Support for medical marijuana nearly unanimous, report says

Published 1:59 pm Wednesday, October 5, 2022

STEVE BITTENBENDER

The Center Square

A report on medical marijuana published by a task force convened by Kentucky Gov. Andy Beshear shows overwhelming support for its legalization in the state.

The Team Kentucky Medical Cannabis Advisory Committee received more than 3,500 comments from the public through Aug. 12, and 98.6% supported legalization, according to a summary the committee published on Friday.

Justice and Public Safety Cabinet Secretary Kerry Harvey, who co-chaired the panel with Public Protection Cabinet Secretary Ray Perry, said everyone who spoke at public hearings the committee held also spoke in support.

“We heard from many Kentuckians that use cannabis for its beneficial medical effects but can only do so by breaking the law as it now exists,” Harvey said. “Many of these Kentuckians must leave the commonwealth to legally obtain medical cannabis in one of the 38 states where it is legal.”

Beshear announced he would establish the panel in April after a bill to legalize medical marijuana passed the state House but did not move in the Senate.

Late last month, Beshear said he would take action based on the committee’s findings.

Kentucky is one of 10 states that allows individuals to use low THC, high cannabidiol products, also known as CBD. However, Perry said the board heard from people looking for other solutions to battle the opioid epidemic.

“The people we heard from are looking for pain relief that allows them to live useful, productive lives,” Perry said. “We heard about family trauma stemming from unresolved pain and addictive painkillers.

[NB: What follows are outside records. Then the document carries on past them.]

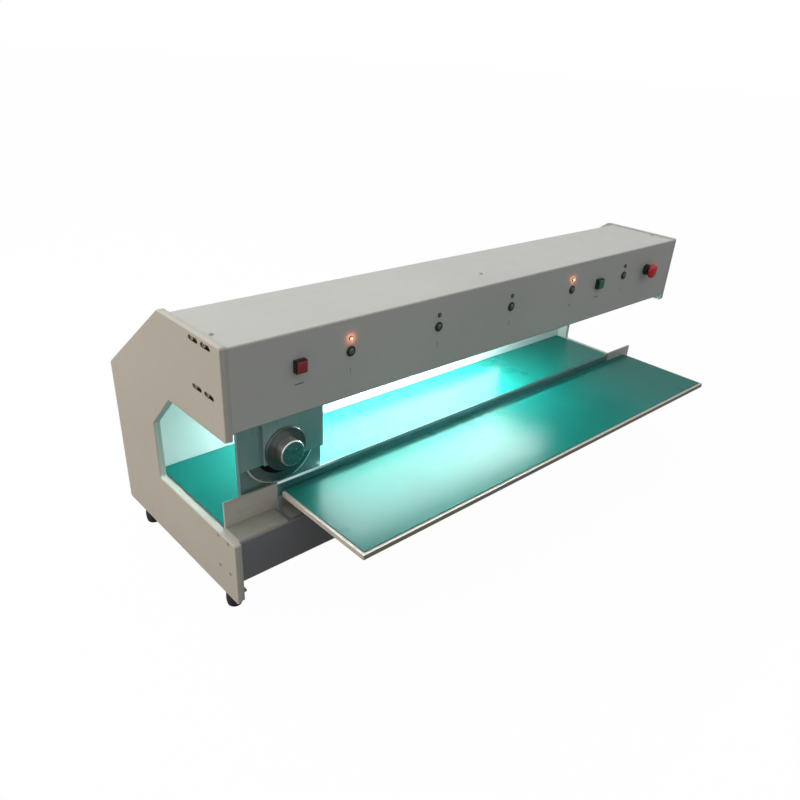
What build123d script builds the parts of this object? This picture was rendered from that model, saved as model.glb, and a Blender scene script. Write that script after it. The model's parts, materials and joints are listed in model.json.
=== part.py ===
from build123d import *
import os
from math import cos, pi, sin

# A bench machine that separates V-grooved circuit boards: a round blade on a belt-driven carriage
# runs along a fixed linear blade. Millimetres. +X runs along the blades from the carriage's parked
# end, +Y runs from the operator to the back, +Z is up, z = 0 is the bench.

# ---------------- Driving dimensions ----------------
CUT_LENGTH = 1200.0             # travel of the carriage
END_ROOM = 150.0                # from the ends of the travel to the side covers' outer faces
FIT_GAP = 0.3                   # between a cover and what it fits in

# Screws: shares of the shank's radius and of the head's height
SOCKET_SHARE = 0.85
SOCKET_DEPTH = 0.6
SCREW_CHAMFER = 0.15

# Side frames: a painted cover over a steel plate, both C-shaped
SIDE_COVER_T = 8.0
SIDE_PLATE_T = 7.0
PLATE_DEPTH = 504.0
ARM_HEIGHT = 149.0
THROAT_DEPTH = 312.0
THROAT_BEVEL = 89.0
HEAD_SETBACK = 4.0
HEAD_TOP_DEPTH = 233.0
COVER_TOP_DEPTH = 213.0         # the top ends ahead of the side frames' corner
REAR_DROP = 199.0               # height of the sloping rear
PLATE_CORNER_R = 6.0
COVER_EDGE_R = 2.5
PLATE_LIFT = 5.0                # the steel plate ends this much above the cover's bottom edge

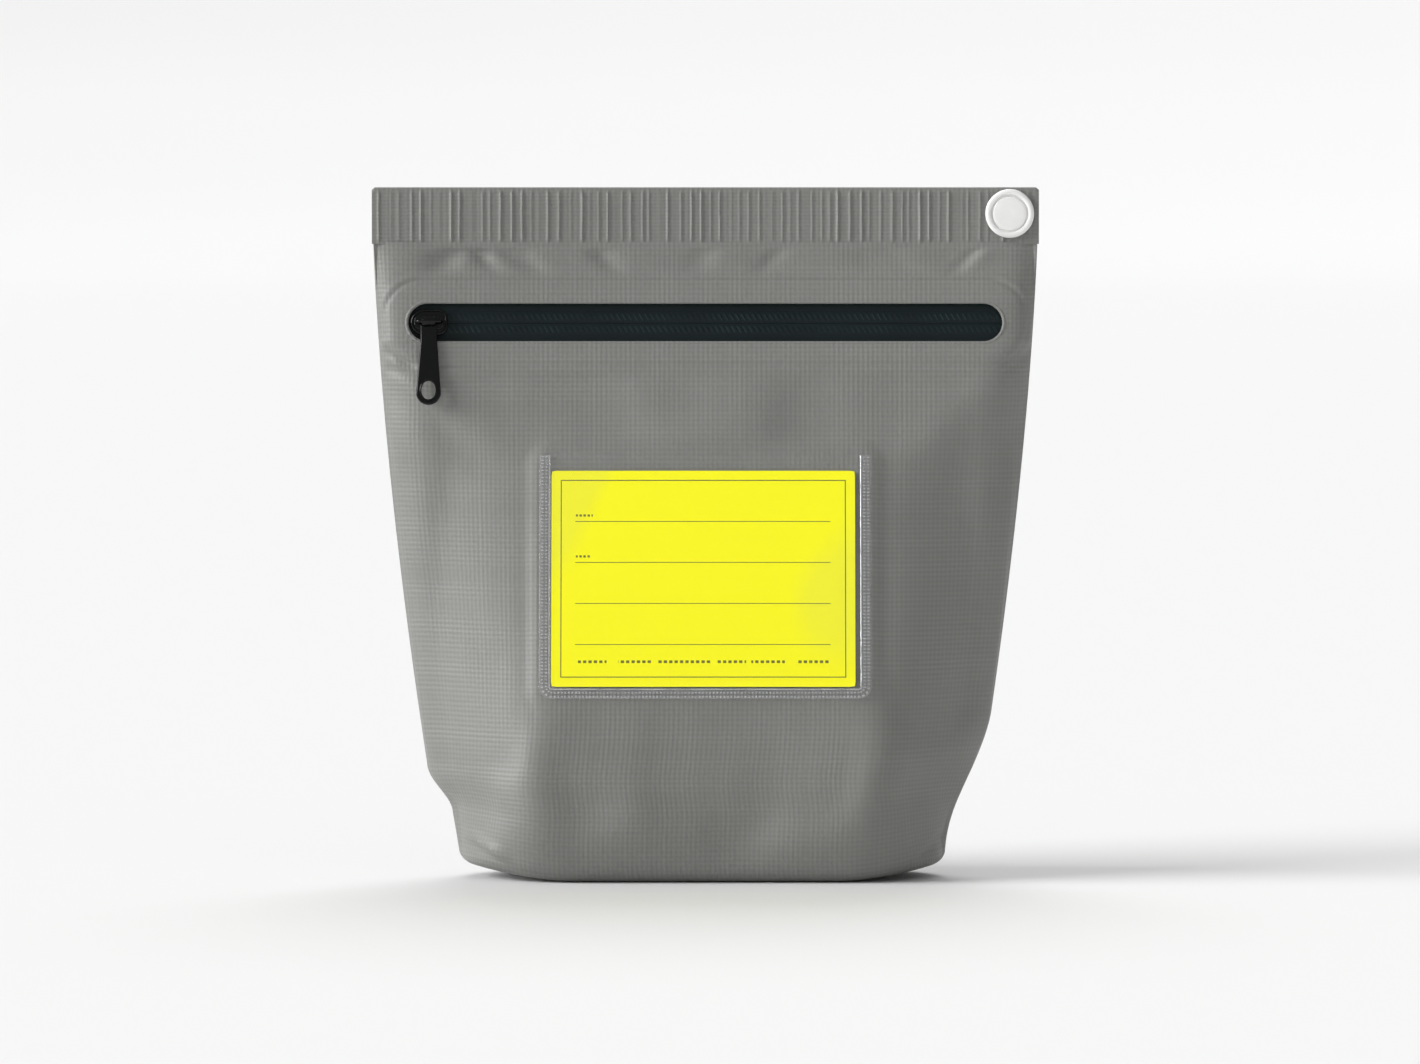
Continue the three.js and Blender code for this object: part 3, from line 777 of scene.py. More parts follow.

We also heard the frustration that politics deprives them of legal access to an efficacious treatment available to an overwhelming majority of Americans.”

While the General Assembly did not pass a bill earlier this year, it did agree to establish a research center at the University of Kentucky to study the issue. Lawmakers included $2 million in funding for that program over the next two years.

According to a release last month from the school, Dr. Shanna Babalonis will serve as the director of the Cannabis Center, which will look to inform lawmakers and the public of its findings. That includes determining effective dosages and the best way cannabis can be administered.

“The new center will allow us to expand our clinical research, particularly focusing on medical conditions that may be helped by medical cannabis,” Babalonis said.